Problem to solve:
Set down the listing below verbatim, but only from its first line through the line containing "a hanging loop.".
[Start Record set]
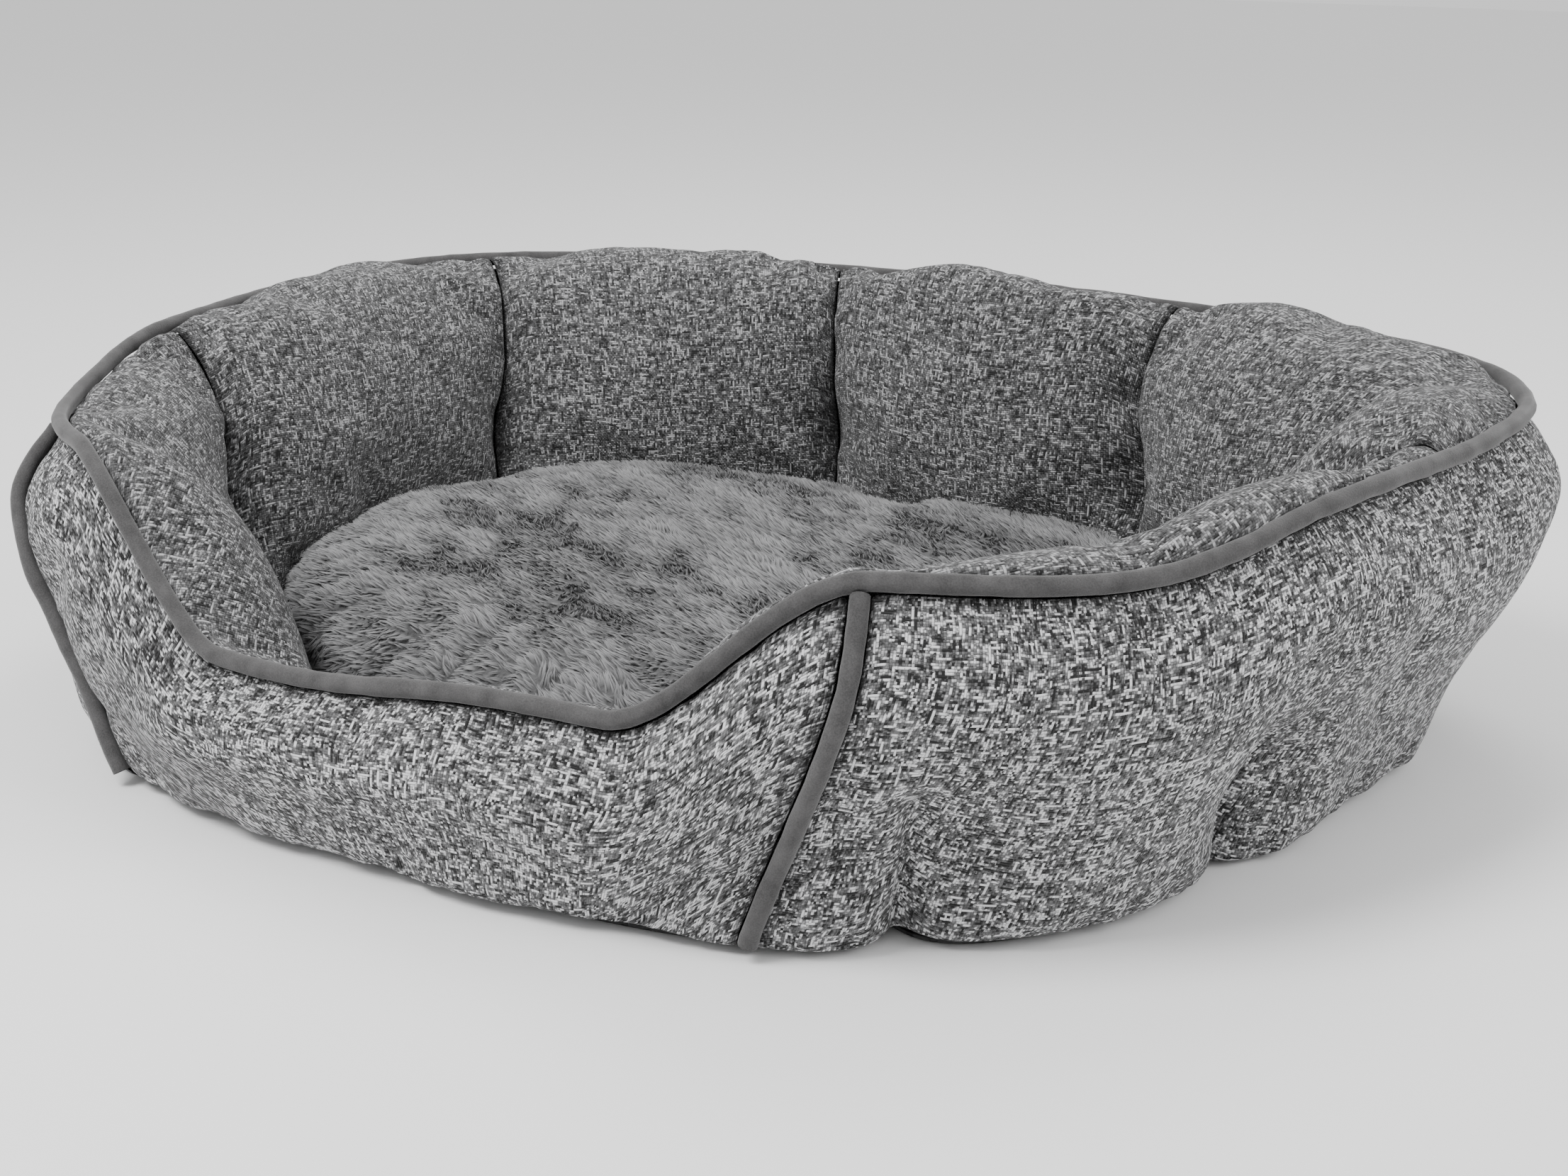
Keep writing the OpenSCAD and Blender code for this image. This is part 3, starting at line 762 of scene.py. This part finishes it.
# %% [markdown]
# The six inner panels are chambers of the same cloth. Each runs over the crest of the
# wall and down to the base, from one seam to the next. The long one across the entry is
# creased twice where ties pass behind it. Gathers, deepest at the seams, come from the
# stitching. At the height of the ties a seam is pulled in further than in the
# engineering model, as stuffed cloth is.

# %% Shape of a chamber
PINCH, CREASE, CREASE_WIDTH = 21.0, 0.55, 4.5


def chamber_fullness(panel, phi, share):
    """Swelling of a chamber, rounder at the crest and pinched at the height of the ties."""
    later, sooner = SEAMS[panel + 1], SEAMS[panel]
    a = later[0] + (later[1] - later[0]) * share
    b = sooner[0] + (sooner[1] - sooner[0]) * share
    pinch = 0.45 + 0.4 * math.exp(-((share - 0.45) / 0.3) ** 2)
    full = np.sin(math.pi * np.clip((phi - a) / (b - a), 0, 1)) ** pinch
    if panel == ENTRY:
        for tie in TIES[8:6:-1]:
            crease = tie[0] + (tie[1] - tie[0]) * share
            full = full * (1 - CREASE * np.exp(-np.abs((phi - crease) / CREASE_WIDTH) ** 1.3))
    return full


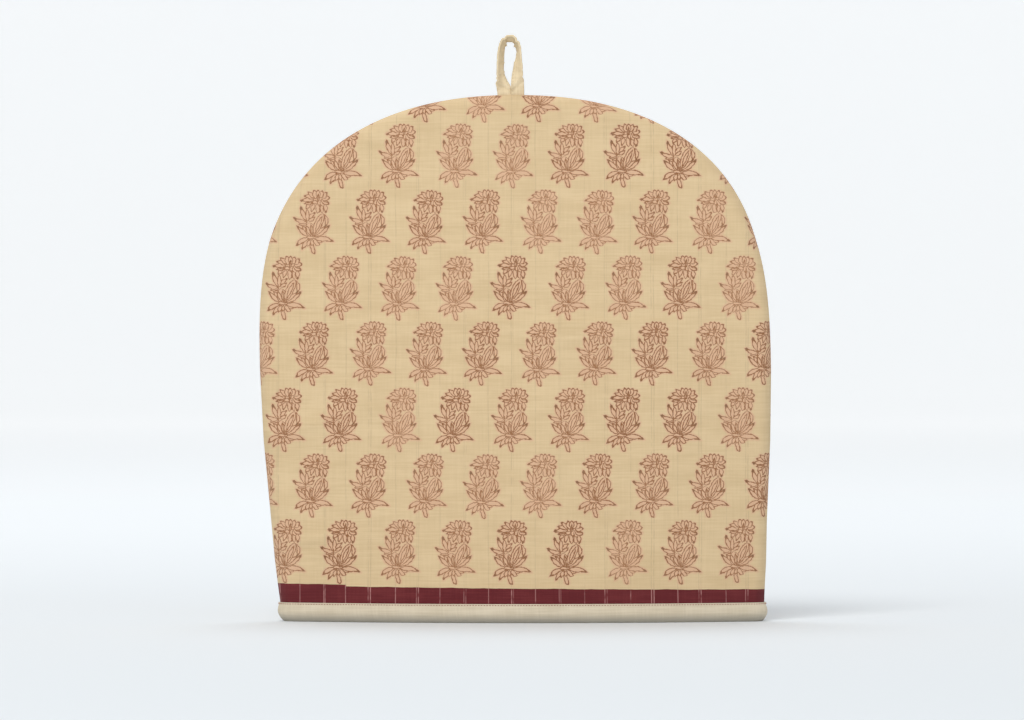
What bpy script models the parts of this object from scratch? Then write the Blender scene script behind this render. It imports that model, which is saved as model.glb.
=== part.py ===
"""Padded tea cosy: two printed walls, a hem binding and a hanging loop.

Metres, +Z up. It stands on its hem with its front to -Y, and the origin is on the table
below its middle. The seam that joins the two walls lies in the plane y = 0.
"""
import math

import bmesh
import bpy
from mathutils import Vector

# Outline of the walls, seen from the front
WIDEST = 0.1600            # half the width at the widest line
WIDEST_UP = 0.1570         # height of the widest line
DOME_RISE = 0.1720         # from the widest line to the top of the dome
DOME_POWER_X = 2.2         # (x / WIDEST) ** 2.2 + (rise / DOME_RISE) ** 3 = 1 is the dome
DOME_POWER_Z = 3.0
TOP = WIDEST_UP + DOME_RISE

# Half width below the widest line: height, half_width
SIDES = (
    (0.0000, 0.1506),
    (0.0130, 0.1516),
    (0.0380, 0.1538),
    (0.0630, 0.1552),
    (0.0880, 0.1569),
    (0.1130, 0.1586),
    (0.1570, 0.1600),
)

# Sideways lean of the whole outline, as uneven as hand sewing leaves it: height, lean
LEAN = (
    (0.0000, 0.0048),
    (0.0200, 0.0038),
    (0.0630, 0.0022),
    (0.1130, 0.0009),
    (0.1570, 0.0000),
    (0.2380, -0.0016),
    (0.2810, -0.0007),
    (0.3290, 0.0002),
)

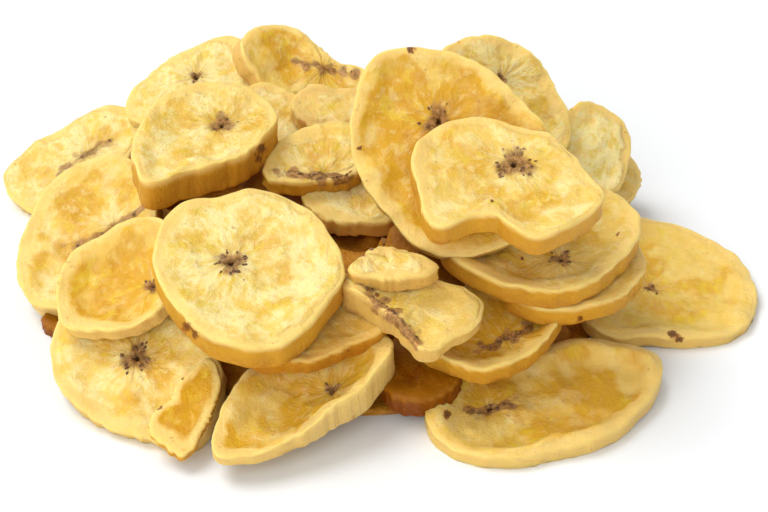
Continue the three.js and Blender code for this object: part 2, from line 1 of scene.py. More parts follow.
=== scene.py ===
# %% [markdown]
# # A loose heap of dried banana slices
#
# The real thing is a handful of thick, crisp slices that were tipped onto a table. This lesson makes each
# slice by itself, as a surface worked out with numpy, and lays the slices in the same order and by the
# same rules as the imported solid, so that the fine slices lie exactly where the plain solid has them.
# Nothing is sculpted by hand: a slice is one function of two parameters, and the heap is a short list of
# slices plus a rule that fills the room under them.

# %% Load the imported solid
import math

import bpy
import numpy as np
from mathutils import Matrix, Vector


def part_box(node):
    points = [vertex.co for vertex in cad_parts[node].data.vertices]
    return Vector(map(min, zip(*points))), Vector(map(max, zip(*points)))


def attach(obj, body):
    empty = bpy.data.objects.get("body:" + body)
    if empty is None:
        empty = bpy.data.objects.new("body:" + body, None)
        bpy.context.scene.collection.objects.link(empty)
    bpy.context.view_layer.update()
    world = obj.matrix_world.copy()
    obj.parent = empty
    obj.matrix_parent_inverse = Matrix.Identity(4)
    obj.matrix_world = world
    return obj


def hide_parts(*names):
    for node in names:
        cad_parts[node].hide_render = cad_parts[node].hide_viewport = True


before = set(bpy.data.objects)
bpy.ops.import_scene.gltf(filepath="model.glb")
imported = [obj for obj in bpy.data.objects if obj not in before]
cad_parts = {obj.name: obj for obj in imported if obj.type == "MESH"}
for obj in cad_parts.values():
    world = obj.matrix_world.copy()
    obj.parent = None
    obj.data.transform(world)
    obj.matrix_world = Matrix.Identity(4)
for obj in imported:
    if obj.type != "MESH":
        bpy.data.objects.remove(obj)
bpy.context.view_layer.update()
NODE = "banana_chip_heap"
MM = 0.001  # metres in a millimetre: slices are worked out in millimetres

# %% [markdown]
# ## Where the eye stands
#
# The heap is seen from 36 degrees above the table through a long lens. A place in the picture is a line of
# sight, and with a height above the table it becomes a point. The slices could be placed by guessed x and
# y, but lines of sight are better: a slice that has to climb onto its neighbours then stays where it is
# seen.

# %% Lines of sight
PICTURE = (768, 512)
ELEVATION = math.radians(36)
DISTANCE = 360.0  # from the eye to the middle of the heap
FOCAL = 85.0
SENSOR = 36.0
AIM = np.array([0.0, 0.0, 20.0])
LENS = FOCAL / SENSOR * PICTURE[0]  # focal length in pixels

# Right, forward and up as the eye has them: forward points down by the elevation.
FORWARD = np.array([0.0, math.cos(ELEVATION), -math.sin(ELEVATION)])
UPWARD = np.array([0.0, math.sin(ELEVATION), math.cos(ELEVATION)])
RIGHT = np.array([1.0, 0.0, 0.0])
EYE = AIM - FORWARD * DISTANCE


def rays(pixels):
    """Directions of sight: forward, plus right and up by how far a pixel is from the picture's middle."""
    pixels = np.asarray(pixels, float)
    across = (pixels[..., 0] - PICTURE[0] / 2) / LENS
    up = (PICTURE[1] / 2 - pixels[..., 1]) / LENS
    return FORWARD + across[..., None] * RIGHT + up[..., None] * UPWARD


def on_sight(pixel, height):
    """The point on a line of sight where it is at this height above the table."""
    ray = rays(pixel)
    return EYE + ray * (height - EYE[2]) / ray[2]


def in_picture(points):
    """Columns and rows of points: how far they are to the right and up, divided by how far away they are."""
    away = points - EYE
    far = away @ FORWARD
    across = away[..., 0] / far
    up = (away @ UPWARD) / far
    return np.stack([PICTURE[0] / 2 + LENS * across, PICTURE[1] / 2 - LENS * up], -1)


print("one millimetre in the middle of the picture is", round(LENS / DISTANCE, 2), "pixels wide")

# %% [markdown]
# ## The slices that show
#
# Each row is one slice that can be picked out from the front. Its rim is a handful of points of the face's
# outline in the picture, joined later by a smooth closed curve. The rest are real sizes in millimetres and
# degrees: the height of its middle, its thickness, how it leans and which way (0 is towards the viewer, 90
# to the right), how far the rim stands above the middle, and for some a bend or a wedge. Pith is where the
# fibres run together, and the seeds are given by their number and how far they spread, from the pith or
# from the band between two ends. Mood is how chalky, how glassy and how tan the slice is: partly its own
# tone and partly painted light and shade, as some slices are set chalkier, and so paler, to stand in for
# more light, and some tanner to stand in for less.
#
# The other values are for some slices only. Hollow is how far the middle sank and roll how high a broad rim
# stands, both in millimetres. Arms is the direction of a thin wall from the pith, in degrees. Marks are
# brown spots: a pixel and a radius in pixels. These go from 0 to 1: pale for a paler side wall, which is
# partly the slice's own tone and partly painted light, faint for the strength of the brown pulp, calm for
# how uneven the slice is, and shade for how much painted shade deepens its colour where it lies in a gap.

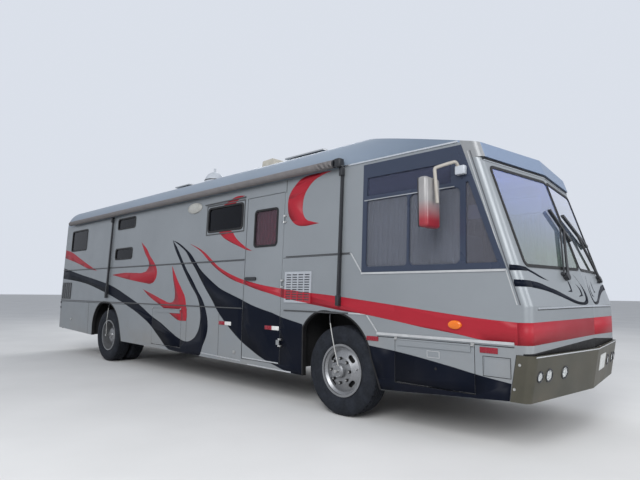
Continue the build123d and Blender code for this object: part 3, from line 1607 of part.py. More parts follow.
# Engine, gearbox, propeller shaft, tanks and exhaust below the floor
ENGINE_REAR_GAP = 190.0
ENGINE_W = 640.0
ENGINE_H = 540.0
ENGINE_Z = 645.0
GEARBOX_LENGTH = 525.0
GEARBOX_Z = 600.0
SHAFT_RUN = 540.0
SHAFT_R = 45.0
engine_rear_x = BODY_REAR_X + WALL + ENGINE_REAR_GAP
gearbox_front_x = REAR_AXLE_X - SHAFT_RUN
engine_front_x = gearbox_front_x - GEARBOX_LENGTH
shaft_end_x = REAR_AXLE_X - BANJO_R + 30
with BuildPart() as engine:
    with Locations(((engine_rear_x + engine_front_x) / 2, 0, ENGINE_Z)):
        Box(engine_front_x - engine_rear_x, ENGINE_W, ENGINE_H)
    fillet(engine.edges().filter_by(Axis.X), radius=60)
    bell_x = (engine_front_x + gearbox_front_x) / 2
    with Locations(Location((bell_x, 0, GEARBOX_Z), (0, 90, 0))):
        Cone(215, 120, GEARBOX_LENGTH)
    shaft_x = (gearbox_front_x + shaft_end_x) / 2
    with Locations(Location((shaft_x, 0, GEARBOX_Z - 20), (0, 90, 0))):
        Cylinder(SHAFT_R, shaft_end_x - gearbox_front_x)
    with Locations((REAR_AXLE_X, 0, WHEEL_Z)):
        Cylinder(BANJO_R + SEAT_GAP, 230, rotation=(90, 0, 0), mode=Mode.SUBTRACT)
save(engine, "engine_and_gearbox")

TANKS = ((-3000.0, 740.0, 1300.0, 480.0, 420.0), (-2910.0, -760.0, 1060.0, 420.0, 380.0))
with BuildPart() as tanks:
    for where, middle_y, length, width, height in TANKS:
        with Locations((station(where), middle_y, CHASSIS_RAIL_Z[1] - height / 2)):
            Box(length, width, height)
    fillet(tanks.edges().filter_by(Axis.X), radius=70)
save(tanks, "fuel_and_water_tanks")

# Cab interior: seats, dash, steering wheel and the cabinet behind the passenger
with BuildPart() as seats:
    for side in (-1, 1):
        seat_x = station(950)
        seat_y = side * 700
        with Locations((seat_x, seat_y, FLOOR_Z + 170)):
            Box(380, 380, 340)
        with Locations((seat_x, seat_y, FLOOR_Z + 400)):
            Box(520, 520, 120)
        with BuildSketch(Plane.XZ.offset(-seat_y - 250)):
            with BuildLine():
                Polyline(
                    (seat_x - 250, FLOOR_Z + 380),
                    (seat_x - 130, FLOOR_Z + 380),
                    (seat_x - 230, FLOOR_Z + 1080),
                    (seat_x - 340, FLOOR_Z + 1080),
                    close=True,
                )
            make_face()
        extrude(amount=500)
save(seats, "cab_seats")

DASH_REAR = FRONT_OVERHANG - 780.0
DASH_FRONT = FRONT_OVERHANG - 290.0
with BuildPart() as dash:
    with BuildSketch(Plane.XZ.offset(-1150)):
        with BuildLine():
            Polyline(
                (station(DASH_REAR + 120), FLOOR_Z),
                (station(DASH_FRONT), FLOOR_Z),
                (station(DASH_FRONT), 1400),
                (station(DASH_FRONT - 50), 1560),
                (station(DASH_REAR), 1600),
                (station(DASH_REAR + 40), 1420),
                close=True,
            )
        make_face()
    extrude(amount=2300)
save(dash, "dashboard")

STEERING_TILT = 25.0
STEERING_HUB = (DASH_REAR - 208.0, 700.0, 1720.0)
STEERING_R = 225.0
COLUMN_R = 30.0
with BuildPart() as steering_wheel:
    hub_station, hub_y, hub_z = STEERING_HUB
    hub_place = Location((station(hub_station), hub_y, hub_z), (0, -STEERING_TILT, 0))
    with Locations(hub_place):
        Torus(STEERING_R - 15, 15)
        Cylinder(60, 40)
        Box(2 * STEERING_R - 30, 40, 16)
        with Locations((0, 0, -400)):
            Cylinder(COLUMN_R, 800)
    split(bisect_by=Plane.XY.offset(FLOOR_Z), keep=Keep.TOP)
save(steering_wheel, "steering_wheel")

with BuildPart() as cabinet:
    add(box((station(340), station(400)), (-1120, -450), (FLOOR_Z, 2450)))
    add(wheel_box_block(-1, WHEEL_BOXES[0], 0.0, 0.0, WHEEL_BOX_TOP_Z), mode=Mode.SUBTRACT)
save(cabinet, "cab_partition")
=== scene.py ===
"""Looks of a motorhome on a rear-engined bus chassis: paint, stripes, glass, tyres, trim and cab."""

import math
from collections import defaultdict
from functools import reduce

import bmesh
import bpy
from bpy.props import FloatProperty, FloatVectorProperty, IntProperty, PointerProperty
from bpy.types import Operator, Panel, PropertyGroup
from mathutils import Matrix, Vector


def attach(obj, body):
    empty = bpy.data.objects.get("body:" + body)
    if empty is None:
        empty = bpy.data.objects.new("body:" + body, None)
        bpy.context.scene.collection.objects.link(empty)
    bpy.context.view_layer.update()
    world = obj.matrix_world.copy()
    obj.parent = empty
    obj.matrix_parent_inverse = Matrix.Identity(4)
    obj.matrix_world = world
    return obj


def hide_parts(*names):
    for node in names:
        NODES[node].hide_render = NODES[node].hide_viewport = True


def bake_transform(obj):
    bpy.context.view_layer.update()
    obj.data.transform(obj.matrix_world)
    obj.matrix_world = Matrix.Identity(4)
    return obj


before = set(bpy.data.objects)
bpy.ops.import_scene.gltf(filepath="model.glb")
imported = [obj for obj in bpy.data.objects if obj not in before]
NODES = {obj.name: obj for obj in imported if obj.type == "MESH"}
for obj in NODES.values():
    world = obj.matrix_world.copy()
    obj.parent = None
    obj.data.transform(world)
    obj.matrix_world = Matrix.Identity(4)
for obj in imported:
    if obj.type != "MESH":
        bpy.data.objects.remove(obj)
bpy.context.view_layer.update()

bl_info = {
    "name": "Motorhome finisher",
    "version": (1, 0, 0),
    "blender": (4, 5, 0),
    "location": "3D View > Sidebar > Motorhome",
    "description": "Paints and trims a motorhome whose panels come from its CAD frame",
    "category": "Object",
}

SIDES = (("right", -1), ("left", 1))

# Places that the CAD gives, in metres
HALF_WIDTH = 1.25
BEND_Z = 1.15
WALL_LEAN = 0.036
BODY_REAR_X = -5.535
PANEL_Z = 3.3225
DOME_Z = 3.316
AWNING_Y = -1.256
AWNING_Z = 2.924
FLOOR_Z = 1.1
CAB_REAR_X = 3.45
CAB_BAR_Z = 2.42
PILLAR_X = 4.77
NOSE_X = 5.56
KNEE_Z = 1.29
FRONT_VEE = 0.116
FRONT_RAKE = 0.32
CORNER_ROUND = 0.07
BUMPER_STEP = 0.035
BUMPER_TOP_Z = 0.87
BUMPER_TUCK = 0.17
BUMPER_SIDE_Y = 1.258
FRONT_AXLE_X = 3.22
REAR_AXLE_X = -2.99
WHEEL_Y = 1.0825
WHEEL_Z = 0.505
TWIN_PITCH = 0.315
BOLT_CIRCLE_R = 0.1375
BOLTS = 8
# Boxes are two X, then two Z
DOOR = (1.42, 2.22, 0.47, 2.72)
DOOR_LEAF = (1.434, 2.214, 0.476, 2.712)
FLAPS = (
    ("front", (4.01, 4.90, 0.48, 0.92)),
    ("middle", (-1.13, -0.18, 0.48, 1.09)),
)
FLAP_SIDE_GAP = 0.006
FLAP_LOW_GAP = 0.010
RUBBER_INSET = 0.014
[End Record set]
Output for this task:
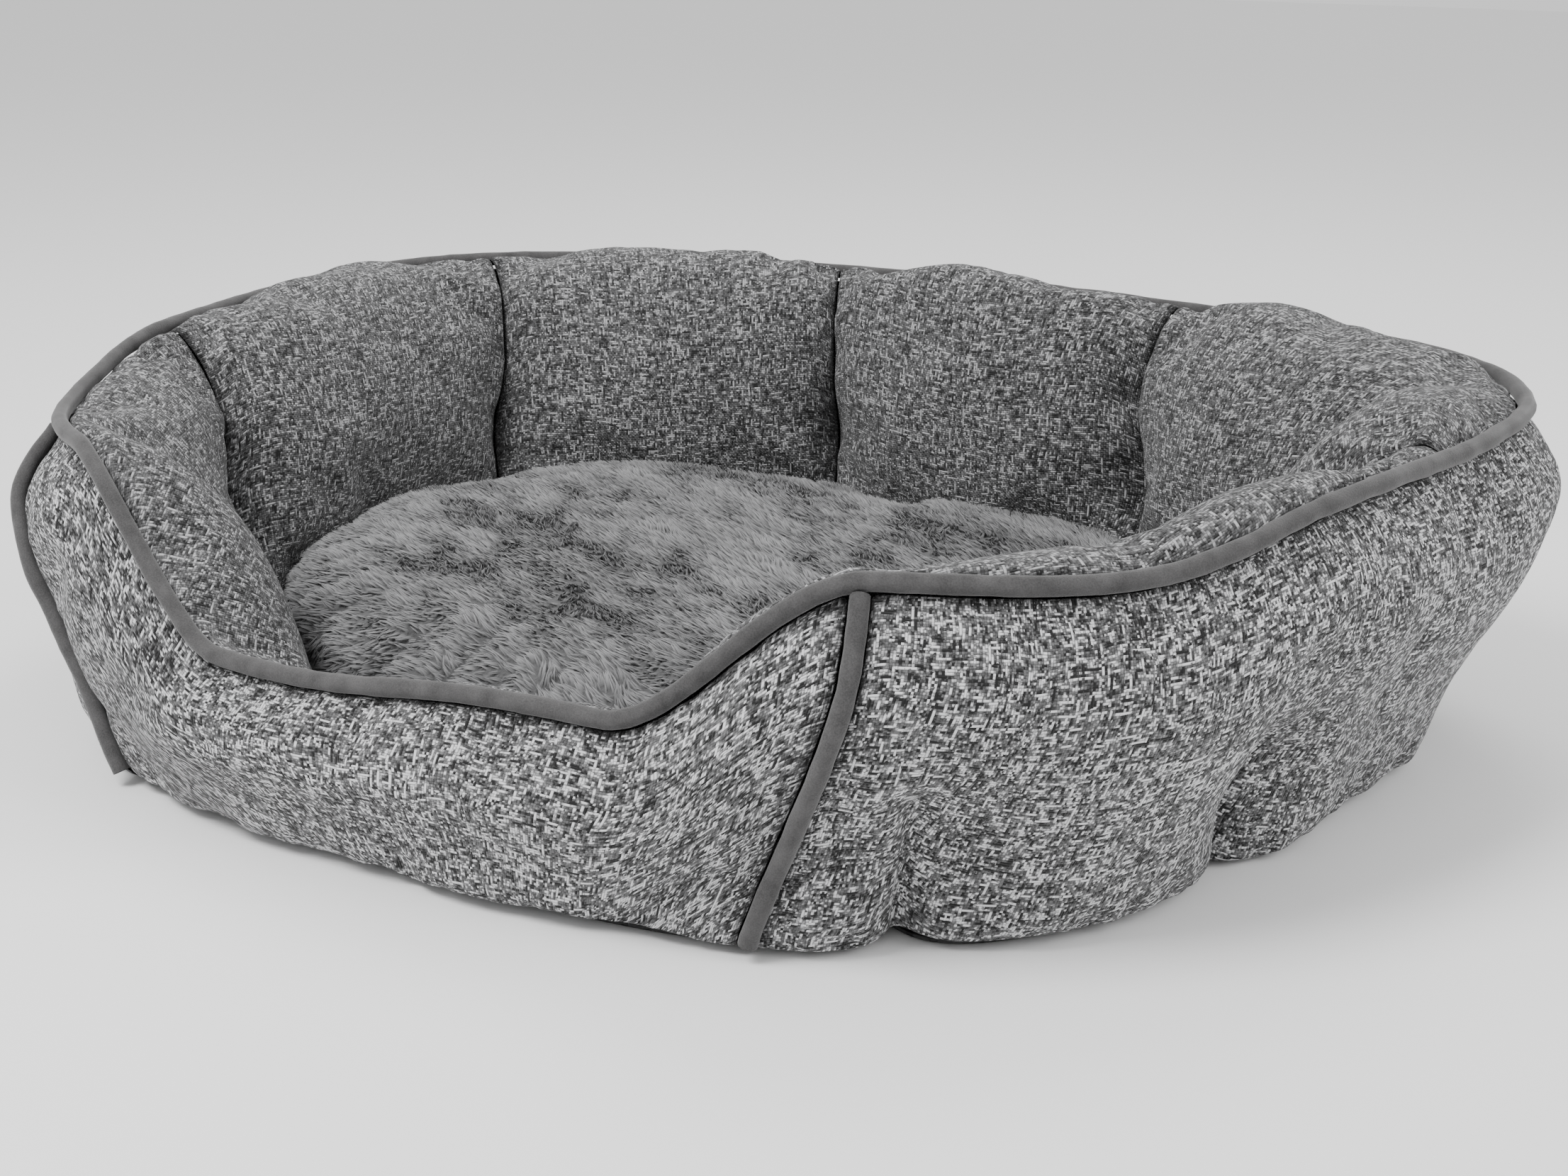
Keep writing the OpenSCAD and Blender code for this image. This is part 3, starting at line 762 of scene.py. This part finishes it.
# %% [markdown]
# The six inner panels are chambers of the same cloth. Each runs over the crest of the
# wall and down to the base, from one seam to the next. The long one across the entry is
# creased twice where ties pass behind it. Gathers, deepest at the seams, come from the
# stitching. At the height of the ties a seam is pulled in further than in the
# engineering model, as stuffed cloth is.

# %% Shape of a chamber
PINCH, CREASE, CREASE_WIDTH = 21.0, 0.55, 4.5


def chamber_fullness(panel, phi, share):
    """Swelling of a chamber, rounder at the crest and pinched at the height of the ties."""
    later, sooner = SEAMS[panel + 1], SEAMS[panel]
    a = later[0] + (later[1] - later[0]) * share
    b = sooner[0] + (sooner[1] - sooner[0]) * share
    pinch = 0.45 + 0.4 * math.exp(-((share - 0.45) / 0.3) ** 2)
    full = np.sin(math.pi * np.clip((phi - a) / (b - a), 0, 1)) ** pinch
    if panel == ENTRY:
        for tie in TIES[8:6:-1]:
            crease = tie[0] + (tie[1] - tie[0]) * share
            full = full * (1 - CREASE * np.exp(-np.abs((phi - crease) / CREASE_WIDTH) ** 1.3))
    return full


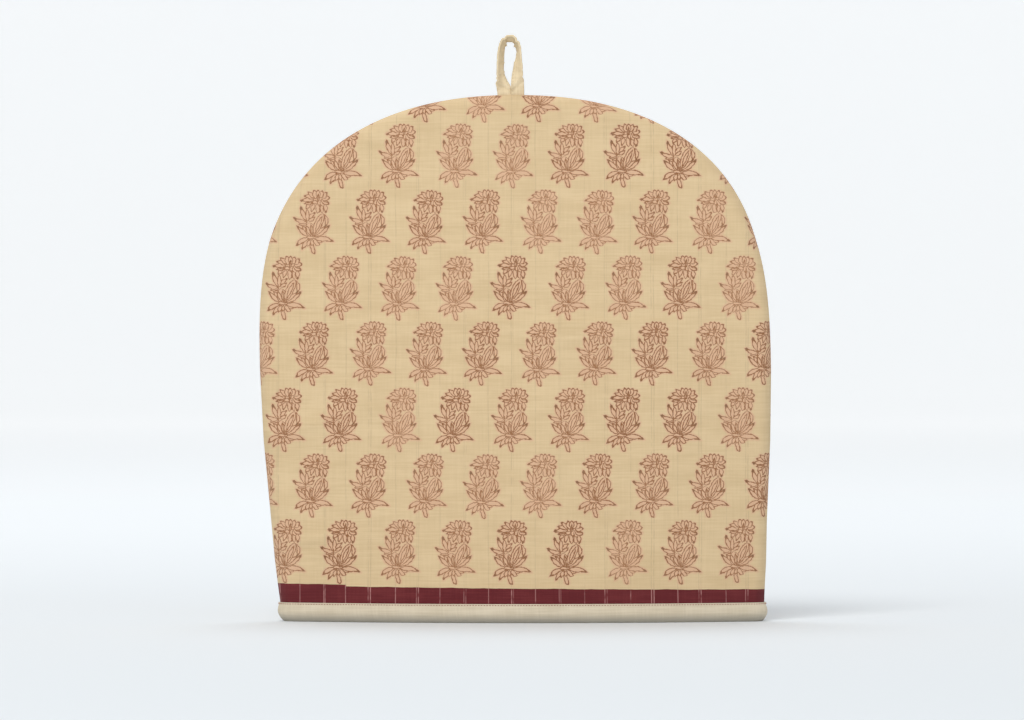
What bpy script models the parts of this object from scratch? Then write the Blender scene script behind this render. It imports that model, which is saved as model.glb.
=== part.py ===
"""Padded tea cosy: two printed walls, a hem binding and a hanging loop.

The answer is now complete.